GmAKT1-mediated K(+) absorption positively modulates soybean salt tolerance by GmCBL9-GmCIPK6 complex.

Soybean is one of the most important crops in the world. However, salt stress poses a major challenge to soybean growth and productivity. Therefore, unravelling the complex mechanisms governing salt tolerance in soybean is imperative for molecular breeding of salt-tolerant varieties to improve yield. Maintaining intracellular Na(+)/K(+) homeostasis is one of the key factors for plant salt tolerance.
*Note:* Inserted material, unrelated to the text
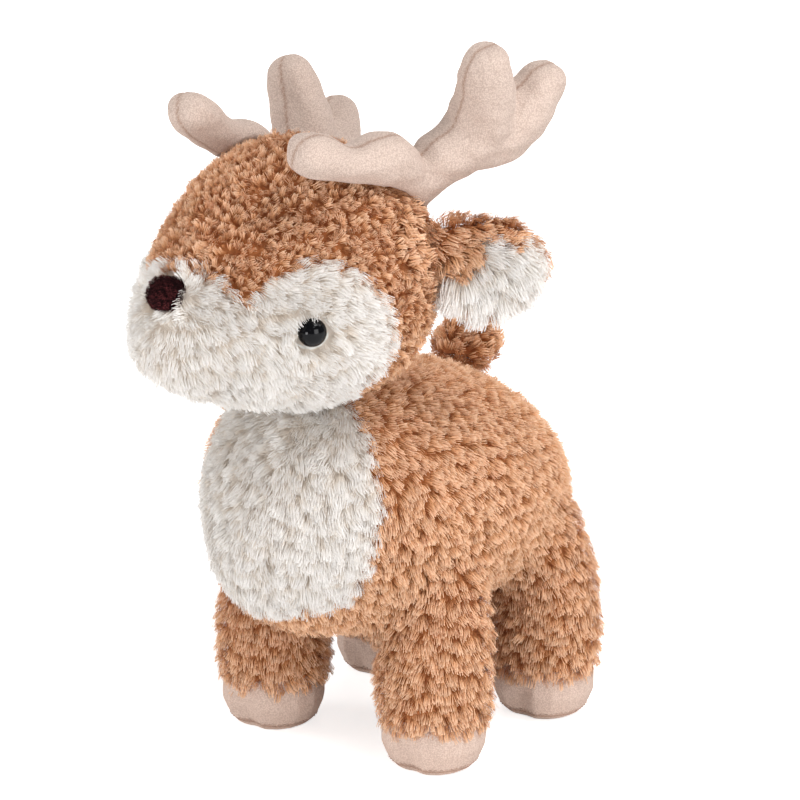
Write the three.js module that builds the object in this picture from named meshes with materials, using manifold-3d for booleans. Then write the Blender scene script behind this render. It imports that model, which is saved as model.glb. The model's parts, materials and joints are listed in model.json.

Although some salt tolerance mechanisms involving Na(+) exclusion have been well identified in plants, few studies have been conducted on how K(+) influx controls soybean salt tolerance. Here, we characterized the function of soybean K(+) channel gene GmAKT1 and identified GmCBL9-GmCIPK6 complex, which modulated GmAKT1-mediated K(+) uptake under salt stress. Functional studies found that soybean lines GmAKT1 overexpressing increased K(+) content and promoted salt tolerance, while CRISPR/Cas9-mediated disruption of GmAKT1 soybean lines decreased the K(+) content and showed salt sensitivity. Furthermore, we identified that GmCIPK6 interacted with GmAKT1 and GmCBL9 interacted with GmCIPK6. In addition, Mn(2+)-Phos-tag assays proved that GmCIPK6 could phosphorylate GmAKT1. This collaborative activation of the GmCBL9-GmCIPK6-GmAKT1 module promoted K(+) influx and enhanced soybean salt tolerance. Our findings reveal a new molecular mechanism in soybeans under salt stress and provide insights for cultivating new salt-tolerant soybean varieties by molecular breeding.